Wroniec
- Polish edition cover
- Author: Jacek Dukaj
- Original title: Wroniec
- Translator: not translated
- Cover artist: Jakub Jabłoński
- Language: Polish
- Genre: fantasy
- Published: 2009 (Wydawnictwo Literackie)
- Publication place: Poland
- Pages: 247
- ISBN: 978-83-08-04392-9
- OCLC: 2010418547

= Wroniec (book) =

2009 novel by Jacek Dukaj

Wroniec (meaning Crowman) is a fantasy novel published in 2009 by the Polish science fiction writer Jacek Dukaj, published in Poland by Wydawnictwo Literackie. The novel is extensively illustrated by Jakub Jabłoński. It was nominated for the prime Polish award for science-fiction literature, the Janusz A. Zajdel Award, as well as the Angelus award, in 2009. It also received the Autumn 2009 prize of the Poznański Przegląd Nowości Wydawniczych (Poznań Review of New Publications).

The book is presented in the form of a fairy tale for children and tells the story of a fantasy-like adventure of a young boy during the martial law in Poland of December 1981. Due to its layered nature, it contains numerous serious references to the events surrounding the controversial martial law in question and is targeted more at adults than at children.

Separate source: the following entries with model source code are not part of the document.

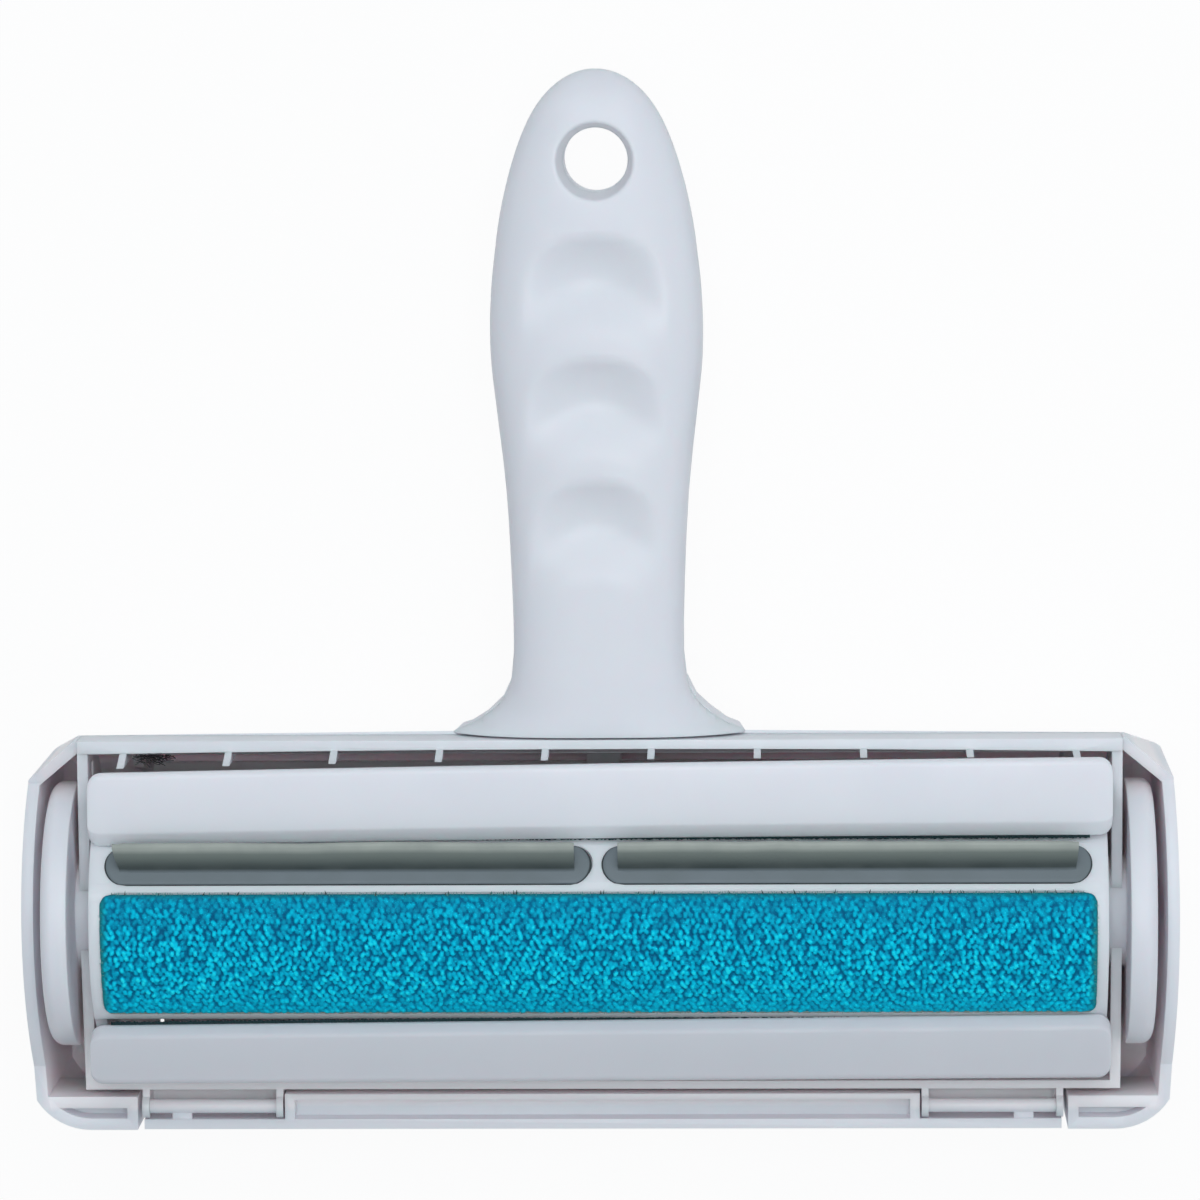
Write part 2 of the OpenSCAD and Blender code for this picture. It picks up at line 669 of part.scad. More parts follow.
module drum_shell() in_place() at_rest() color(white) difference() {
    union() {
        along_x(drum_len) difference() {
            circle(drum_r);
            circle(drum_r - drum_wall);
            sector(180 - drum_arc / 2 - 0.001, 2 * drum_r);
        }
        // seat of the pads
        intersection() {
            along_x(drum_len - 2) circle(drum_r - 0.5);
            box([-drum_len / 2 + 1, -pad_w / 2 - 1.6, drum_r - drum_wall - 1.6], [drum_len / 2 - 1, pad_w / 2 + 1.6, drum_r]);
        }
        // ribs across the hollow
        for (k = [-1 : 1]) translate([k * drum_len / 4, 0, 0]) along_x(1.4) difference() {
            circle(drum_r - 1);
            circle(drum_r - 7);
            sector(180 - drum_arc / 2 + 2, 2 * drum_r);
        }
        // end plates with their screw bosses
        both_ends() {
            translate([drum_len / 2 - 1, 0, 0]) along_x(2) union() {
                difference() {
                    circle(drum_r - 0.3);
                    sector(stop_half + rest_tilt + 0.3, 2 * drum_r);
                }
                circle(9);
            }
            translate([screw_end - 0.6, 0, 0]) rotate([0, 90, 0]) cylinder(r = key_r + 2, h = drum_len / 2 - screw_end - 1);
        }
    }
    // recesses for the fabric strips
    intersection() {
        union() {
            fabric_column(1, 0.1);
            fabric_column(-1, 0.1);
        }
        along_x(drum_len) difference() {
            circle(drum_r + 2);
            circle(drum_r - fabric_sink);
        }
    }
    // recess for the pads
    intersection() {
        pad_column(seat_fit);
        box([-past * 2, -past, drum_r - 1.5], [past * 2, past, past]);
    }
    both_ends() {
        translate([drum_len / 2 - 2.1, 0, 0]) rotate([0, 90, 0]) key(seat_fit, 5);
        translate([screw_end - 3, 0, 0]) rotate([0, 90, 0]) cylinder(r = screw_r + run_fit, h = 20);
    }
}

// D-shaped key, so that a disc turns its drum
module key(grow, h) difference() {
    cylinder(r = key_r + grow, h = h);
    translate([key_r - 1.4 + grow, -past, -1]) cube([past, 2 * past, h + 2]);
}

module fabric_strip(side) in_place() at_rest() color(teal) intersection() {
    along_x(drum_len) difference() {
        circle(fabric_r);
        circle(drum_r - fabric_sink);
    }
    fabric_column(side, 0);
}
module front_fabric_strip() fabric_strip(-1);
module rear_fabric_strip() fabric_strip(1);

module rubber_fin(side) in_place() at_rest() color(rubber_grey) {
    intersection() {
        pad_column(0);
        along_x(2 * past * 2) circle(drum_r + 0.3);
        box([min(0, side * past * 2), -past, drum_r - 1.4], [max(0, side * past * 2), past, past]);
    }
    intersection() {
        along_x(4 * past) {
            polygon([
                [-fin_t / 2, drum_r - 1], [-fin_t / 2 + 0.3, drum_r + fin_h - 0.6],
                [fin_t / 2 - 0.3, drum_r + fin_h - 0.6], [fin_t / 2, drum_r - 1]
            ]);
            translate([0, drum_r + fin_h - (fin_t / 2 - 0.3)]) circle(fin_t / 2 - 0.3);
        }
        along_y(2 * past) translate([side * (pad_gap + pad_len) / 2, drum_r + fin_h / 2 - 2])
            round_rect(pad_len - 5.2, fin_h + 4, 2);
    }
}
module left_rubber_fin() rubber_fin(-1);
module right_rubber_fin() rubber_fin(1);

// Drawn for the right end, along +Z, from the drum's end face outward
module end_disc() difference() {
    union() {
        translate([0, 0, disc_in]) rotate_extrude() difference() {
            union() {
                square([disc_r, disc_t - 2]);
                square([disc_r - 2, disc_t]);
                translate([disc_r - 2, disc_t - 2]) circle(2);
            }
            translate([-past, -past]) square([past, 2 * past]);
        }
        translate([0, 0, drum_len / 2 + 0.1]) cylinder(r = hub_r, h = disc_in - drum_len / 2);
        translate([0, 0, drum_len / 2 - 2]) key(0, 3);
    }
    translate([0, 0, drum_len / 2 - 5]) cylinder(r = screw_r + run_fit, h = 30);
    translate([0, 0, disc_in + disc_t - screw_head_t - 0.2]) cylinder(r = screw_head_r + 0.3, h = 10);
    // shallow ring that saves material
    translate([0, 0, disc_in + disc_t - 1.2]) rotate_extrude() translate([8, 0]) square([9, 3]);
}
module right_end_disc() in_place() at_rest() color(white) rotate([0, 90, 0]) end_disc();
module left_end_disc() in_place() at_rest() color(white) mirror([1, 0, 0]) rotate([0, 90, 0]) end_disc();

module disc_screw() difference() {
    union() {
        translate([0, 0, screw_end]) cylinder(r = screw_r, h = disc_in + disc_t - screw_head_t - screw_end);
        translate([0, 0, disc_in + disc_t - screw_head_t - 0.2]) cylinder(r = screw_head_r, h = screw_head_t - 0.2);
    }
    for (a = [0, 90]) rotate([0, 0, a]) translate([-1.8, -0.4, disc_in + disc_t - 1.6]) cube([3.6, 0.8, 4]);
}
module right_disc_screw() in_place() at_rest() color(steel) rotate([0, 90, 0]) disc_screw();
module left_disc_screw() in_place() at_rest() color(steel) mirror([1, 0, 0]) rotate([0, 90, 0]) disc_screw();

module dust_lid() in_place() color(white) difference() {
    union() {
        difference() {
            intersection() {
                head_block(0);
                box([-lid_half, -past, -past], [lid_half, lid_edge, hinge_z + 1.2]);
            }
            head_block(lid_wall);
        }
        // stiffening ribs at both ends and across
        for (x = [-lid_half, -lid_half / 3, lid_half / 3 - 1.4, lid_half - 1.4]) intersection() {
            difference() {
                head_block(0.5);
                head_block(rib_depth - 0.5);
            }
            box([x, -past, -past], [x + 1.4, lid_edge, -16]);
        }
        // rib along the latch edge
        box([-lid_half, lid_edge - 1.6, -back_depth + 1], [lid_half, lid_edge, -back_depth + rib_depth - 0.5]);
        // pocket in the middle of the rim
        intersection() {
            head_block(0.5);
            difference() {
                box([-pocket_half, -past, pocket_floor - pocket_floor_t], [pocket_half, -sill_y - 0.8, hinge_z + 1.2]);
                box([-pocket_half + lid_wall, -past, pocket_floor], [pocket_half - lid_wall, -sill_y - 1.8, past]);
            }
        }
        // hinge rods, each held by one tab
        both_ends() {
            translate([bay_in - ear_t, -hinge_y, hinge_z]) rotate([0, 90, 0]) cylinder(r = rod_r, h = bay_w + 2 * ear_t);
            box([tab_out - tab_w, -head_low + 1, hinge_z - 1.6], [tab_out, -hinge_y, hinge_z + 0.6]);
        }
        // catch for the button's tooth
        both_ends() box_yz(arm_half + 0.6, arm_half + 2.2, [
            [lid_edge - 7, -back_depth + 1], [lid_edge, -back_depth + 1], [lid_edge, -30], [catch_y + 1.5, catch_top - 2.6],
            [catch_y + 1.5, catch_top], [catch_y, catch_top], [catch_y - 3, catch_top - 4]
        ]);
        box([-arm_half - 1, catch_y, catch_top - 2.6], [arm_half + 1, catch_y + 1.5, catch_top]);
    }
}

module box_yz(x0, x1, pts) translate([x0, 0, 0]) rotate([90, 0, 90]) linear_extrude(x1 - x0) polygon(pts);

module release_button() in_place() color(pale_grey) {
    difference() {
        intersection() {
            button_column(0, -20, button_shelf + 0.1);
            box_yz(-past, past, [
                [button_y - 8, -11.9], [button_y + 8, -10.4], [button_y + 8, 0], [button_y - 8, 0]
            ]);
        }
        // grip grooves
        for (k = [-1 : 1]) translate([0, button_y + k * 2.6, -11.5 + k * 0.25]) rotate([0, 90, 0])
            cylinder(r = 0.6, h = 9, center = true);
    }
    button_column(button_flange, button_shelf, spring_low);
    // arm with the tooth that holds the lid
    box_yz(-arm_half, arm_half, [
        [button_y - 5, spring_low], [button_y - 20, spring_low], [head_top + 1.2, -19.6], [catch_y - 1.9, -22.8],
        [catch_y - 1.9, catch_top - 2], [catch_y - 0.1, catch_top - 1.4], [catch_y - 0.1, catch_top + 0.4],
        [head_top + 2, -21.6], [button_y - 19, spring_low - 1.4], [button_y - 5, spring_low - 1.4]
    ]);
}

spring_turns = 4;
spring_r = 3.1;
function spring_ring(t) =
    let (
        a = 360 * spring_turns * t,
        z = spring_low + wire_r + (spring_high - spring_low - 2 * wire_r) * t,
        c = cos(a), s = sin(a)
    )
    [for (k = [0 : 5]) let (b = 60 * k)
        [(spring_r + wire_r * cos(b)) * c, button_y + (spring_r + wire_r * cos(b)) * s, z + wire_r * sin(b)]];
module button_spring() in_place() color(steel)
    loft([for (i = [0 : 14 * spring_turns]) spring_ring(i / (14 * spring_turns))], -1);

housing();
handle_cover();
roller_frame();
upper_guide_bar();
lower_guide_bar();
upper_wiper_strip();
lower_wiper_strip();
drum_shell();
front_fabric_strip();
rear_fabric_strip();
left_rubber_fin();
right_rubber_fin();
left_end_disc();
right_end_disc();
left_disc_screw();
right_disc_screw();
dust_lid();
release_button();
button_spring();
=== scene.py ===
# %% [markdown]
# A reusable pet hair brush, dressed for its portrait. The measured solids come from the packed
# frame. Each step here gives one part of the brush the finish and the small shapes that a drawing
# leaves out: rounded moulded edges, pile on the cloth, the wave in the rubber, the caught hair.

import json
import math
import random

import bmesh
import bpy
import numpy as np
from mathutils import Matrix, Vector, noise
from mathutils.geometry import delaunay_2d_cdt

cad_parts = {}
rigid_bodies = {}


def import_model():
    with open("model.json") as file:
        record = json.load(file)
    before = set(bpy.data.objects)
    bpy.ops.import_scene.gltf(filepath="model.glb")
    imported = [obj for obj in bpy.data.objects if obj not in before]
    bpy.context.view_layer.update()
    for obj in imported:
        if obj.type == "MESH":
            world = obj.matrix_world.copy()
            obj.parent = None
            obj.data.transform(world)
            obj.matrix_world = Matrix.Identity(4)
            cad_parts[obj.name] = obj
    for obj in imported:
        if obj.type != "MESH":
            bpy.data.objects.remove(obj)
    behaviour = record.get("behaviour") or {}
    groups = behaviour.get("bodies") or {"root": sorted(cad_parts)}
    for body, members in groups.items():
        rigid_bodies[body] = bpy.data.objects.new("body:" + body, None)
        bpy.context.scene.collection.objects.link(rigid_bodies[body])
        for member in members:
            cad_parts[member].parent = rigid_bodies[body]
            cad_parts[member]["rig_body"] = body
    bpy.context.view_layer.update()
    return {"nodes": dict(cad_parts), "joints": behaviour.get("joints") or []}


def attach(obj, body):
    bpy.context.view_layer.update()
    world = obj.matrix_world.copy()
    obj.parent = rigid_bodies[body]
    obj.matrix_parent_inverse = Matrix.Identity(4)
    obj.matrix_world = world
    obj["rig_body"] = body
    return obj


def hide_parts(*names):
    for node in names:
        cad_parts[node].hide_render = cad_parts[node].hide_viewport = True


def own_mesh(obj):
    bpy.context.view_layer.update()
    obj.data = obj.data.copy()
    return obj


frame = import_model()
MM = 0.001

# %% [markdown]
# Everything on the head is placed from the drum's axis, because the drum is what the maker would
# build the rest around. The axis is a joint of the frame, so its place is read from there and not
# typed in again.

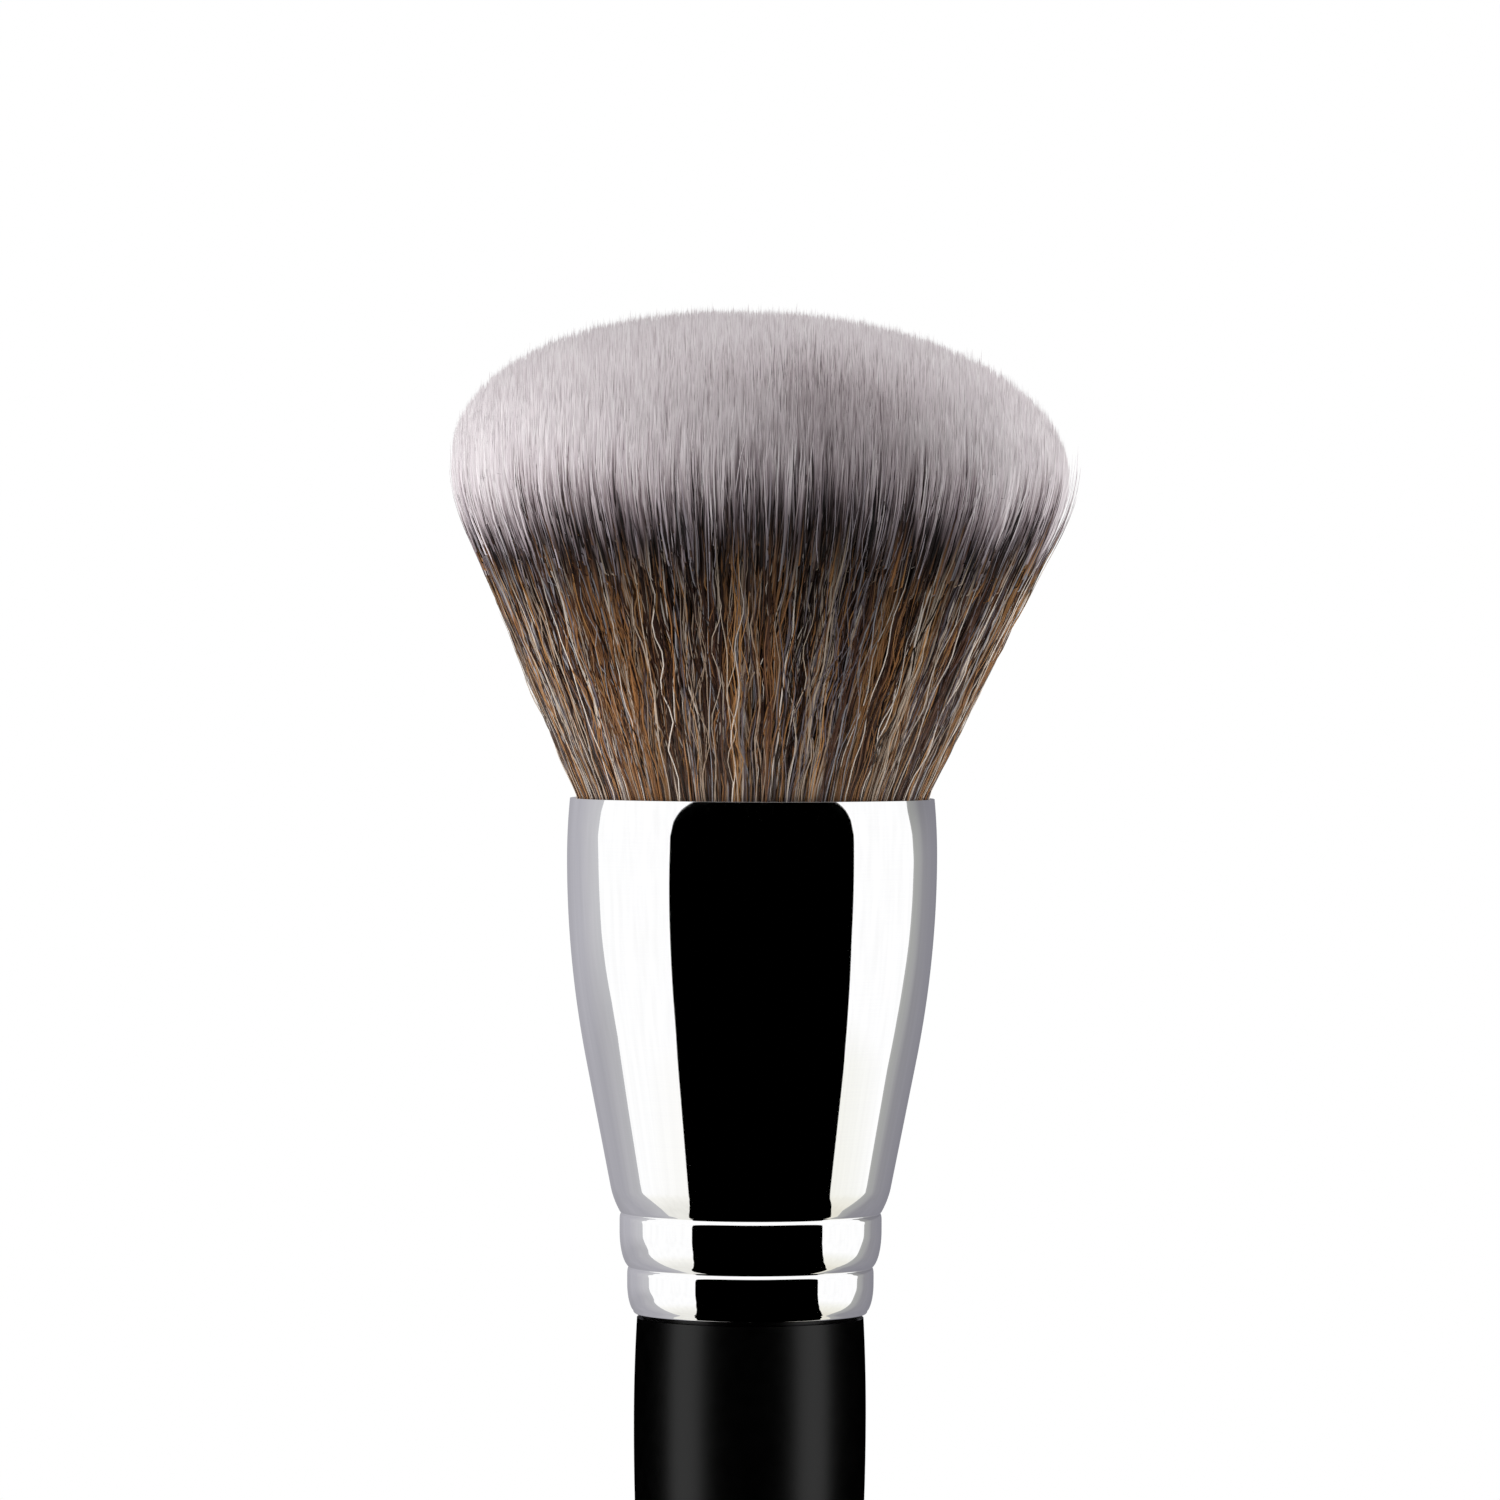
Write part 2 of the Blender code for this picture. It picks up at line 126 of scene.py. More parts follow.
def crimp(height, locks, lock_of, waves):
    """The waves of crimped hair: mostly its lock's own, fading at the root and in the straight tip."""
    grown = np.clip(height / CRIMP_GROWN, 0.0, 1.0)
    straight = np.clip((height - CRIMP_UNTIL) / CRIMP_FADE, 0.0, 1.0)
    strength = grown * (1.0 - CRIMP_LOSS * straight)
    total = np.zeros_like(height)
    for stray, length, wave_size in waves:
        phase = draw.uniform(0.0, math.tau, locks)[lock_of] + draw.normal(0.0, stray, len(lock_of))
        stretch = draw.normal(1.0, LOCK_STRETCH, locks)[lock_of]
        stretch = stretch * draw.normal(1.0, HAIR_STRETCH, len(lock_of))
        size = wave_size * draw.uniform(*CRIMP_SIZES, len(lock_of))
        turns = height / (length * stretch[:, None])
        total += size[:, None] * np.sin(math.tau * turns + phase[:, None])
    return total * strength


def hair_paths(seats, lock_centres, starts, tips, along, gather, unruly=1.0, splay=0.0):
    """Each hair's middle line, its heights over the mouth and its lock. Unruly hair waves and strays more to
    the side, and splay is how far its tip bends outward."""
    lock_of = nearest(seats, lock_centres)
    centre = lock_centres[lock_of]
    height = starts[:, None] + (tips - starts)[:, None] * along[None, :]
    pull = gather(height)[:, :, None]
    seat = seats[:, None, :] * (1.0 - pull) + centre[:, None, :] * pull
    radius = reach(height)
    outward = seats / np.maximum(np.hypot(seats[:, 0], seats[:, 1]), 1e-6)[:, None]
    side_waves = crimp(height, len(lock_centres), lock_of, SIDE_WAVES)
    depth_waves = crimp(height, len(lock_centres), lock_of, DEPTH_WAVES)
    drift = draw.normal(0.0, HAIR_DRIFT, len(seats))[:, None] * np.clip(height, 0.0, None)
    lean = HEAD_LEAN * np.clip(height / LEAN_HEIGHT, 0.0, 1.0) ** LEAN_POWER
    side_waves = (side_waves + drift) * unruly
    depth_waves = depth_waves + splay * np.clip(height / BELLY_HEIGHT, 0.0, None) ** 3
    x = seat[:, :, 0] * radius - outward[:, 1:2] * side_waves + outward[:, 0:1] * depth_waves + lean
    y = seat[:, :, 1] * radius + outward[:, 0:1] * side_waves + outward[:, 1:2] * depth_waves
    return np.stack([x, y, mouth + height], 2), height, lock_of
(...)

Dukaj has described the book as the "dark, national phantasmagoria in the form of a children's fairy tale"; Crow-Soldiers throw those caught without a pass into boiling cauldrons, Milipants (misspelled militiamen) beat with the intention to kill, and crows go for the eyes. There are numerous references to language and cultural aspects of the bygone Polish People's Republic. Dukaj mixes the vocabulary of a little boy with the Polish Communist Party's newspeak. He creates new words, and the book is full of songs and poems created through that mix. There are inspirations and references to the Grimm Brothers, Lewis Carroll (whose quote opens the book), Cormac McCarthy, Edgar Allan Poe, Stefan Żeromski and Tadeusz Konwicki.

==Plot==
The book tells a fantasy-like story of a young boy during the martial law in Poland of December 1981. Adaś, a little boy, falls ill around the time that martial law is declared. After he wakes, he witnesses the kidnapping of most of his family and the wounding of his mother by the eponymous Wroniec ("Crowman", a pun on the nickname of WRON and General Wojciech Jaruzelski, who orchestrated the martial law). Together with an old worker, Jan Beton, Adaś sets out to look for his family. Outside his house, the town is gray, as the Graying Machine tries to sap energy from everyone. He will have to face many opponents, such as the Milipants, the Double Agents, the Queue and other monsters. He will be aided by the opposition, led by the Most Stubborn Electrician (an allusion to Lech Wałęsa).

==Reception==
The book garnered mostly positive reviews, including those in the mainstream Polish press (Gazeta Wyborcza, Polityka, Tygodnik Powszechny, Dziennik Polski). Dissenting reviews were few. Notably, Monika Małkowska in Rzeczpospolita has described the book as confusing and naive, but her review itself has been criticized in turn by Maciej Parowski.

The art of Jakub Jabłoński, who designed the cover and numerous illustrations within the book, has also been praised. The artistic style of Wroniec has been compared to the cartoons of Tim Burton.

The structure of the book, particularly addressing the martial law through a children's book format, has caused some controversy in Poland, although mostly positive. While reviewers often stated that the book "should be controversial", they praised Dukaj for this innovative approach and breaking the unspoken taboo with regards to writing about this part of modern Polish history. As one of the reviewers noted: "nobody has told such a story about the December of 1981 till now." Sparking such a discussion about the martial law and reclaiming the subject for cultural discussions was one of Dukaj's goals.

The publication of the book was supported by the Institute of National Remembrance and the National Center for Culture (Narodowe Centrum Kultury), and it was part of the commemoration of the martial law anniversary. As part of that initiative, the Polish singer Kazik Staszewski wrote music for two of several songs contained within the book. Wroniec has also been adapted for the theatre. In 2009 the novel was nominated for the prime Polish award for science-fiction literature, the Janusz A. Zajdel Award, as well as the Angelus award. It also received the Autumn 2009 prize of the Poznański Przegląd Nowości Wydawniczych (Poznań Review of New Publications).